I’m just back from a short trip to Northern Greece.
Thanks to this seemingly endless pandemic, I hadn’t left Berlin since last summer’s hiking in the Slovakian High Tatras. In fact, I only left my neighbourhood twice since I moved to a new flat at the start of December.
It was strange to be on the road again — and strangely tiring after nearly two years of introverted lockdown routine.
I discovered pure gold in the hinterlands around Thessaloniki. Unfortunately, I couldn’t bring it home.
I’m talking, of course, about the burial horde of the kings of Macedon, those seemingly unstoppable warriors who descended from their Balkan homeland to unify a warring Greece.
The city-states were bogged down in disputes between temporarily allied rival factions when Phillip II of Macedon came on the scene in 360 BC.
He thumped his nearest enemies — the Paionians, Illyrians and Thracians — while testing and perfecting new siege machinery and catapults, and new infantry tactics. And then he turned his attention to the squabbling south.
By the time of the Battle of Chaeronea in 338 BC, Phillip was the undisputed ruler of Greece.
Unfortunately, his triumph would be short lived.
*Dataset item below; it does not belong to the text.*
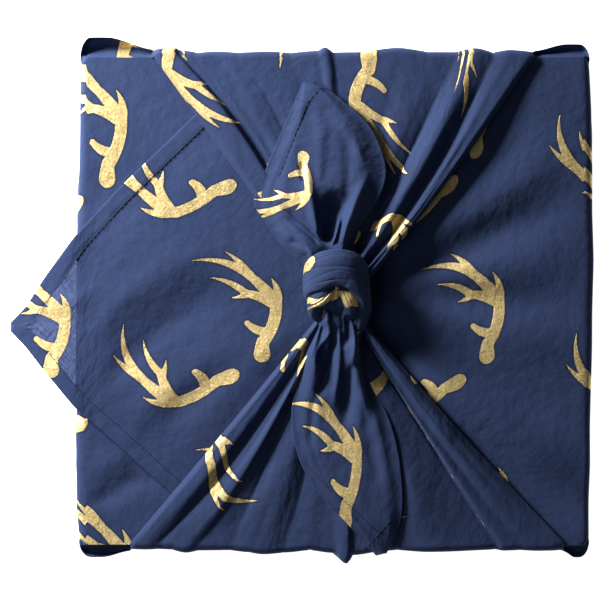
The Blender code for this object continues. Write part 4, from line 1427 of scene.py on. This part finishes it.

The Macedon king was assassinated in 336 BC, and succeeded by his son Alexander, soon to be known as The Great.
Alexander held a lavish funeral for his father, committing the old man to the earth with a wealth of grave goods that included several complete sets of armour, weaponry, an ivory couch, drinking vessels, and more gold than you could shake a smelter at.
His duty done, Alexander didn’t want to hang around long enough to marry and sire an heir. He was plagued by the feeling his time was short, and he had serious campaigning to do.
After performing sacrifices to Zeus at Dion — more on that in an upcoming blog — Alex crossed the Hellespont and set out to conquer the known world. He made it as far as India but died of fever on his way back, breathing his last in Babylon in 323 BC. He was just thirty-three years old.
Alexander’s squabbling generals divvied up the lands he’d subdued, and for a while, Hellenic rule continued. But the rise of Rome wasn’t far off.
Anyway, we were talking about Philip II.
Digging had been done at Vergina, about an hour west of the northern capital of Thessaloniki, since the late 1970s, and by greedy grave robbers in the centuries before that. Many partially-looted tombs had been discovered, but one particular burial mound would stun the region’s archaeologists into awestruck silence.
It was in late 1977 that Professor Manolis Andronikos found an unlooted Macedonian tomb beneath a massive earthen tumulus 100 metres high and some 12 metres wide.
The scientists scraped away 60,000 cubic metres of soil, until they uncovered the sealed door of a two-room vaulted chamber filled with grave goods.
Phillip II’s cremated remains were interred in a golden box, topped with an intricately woven golden diadem in the shape of a wreath.
The bones revealed evidence of a crippling leg wound, one that matched an injury Philip II is known to have received.
Fifty of the fifty-one tombs here had been robbed, but not this one. This was indeed the ancient Macedonian city of Aegae, and it was here that Philip II was killed by Pausanias of Orestis, a member of his personal bodyguard.
He’d gone there to attend a wedding.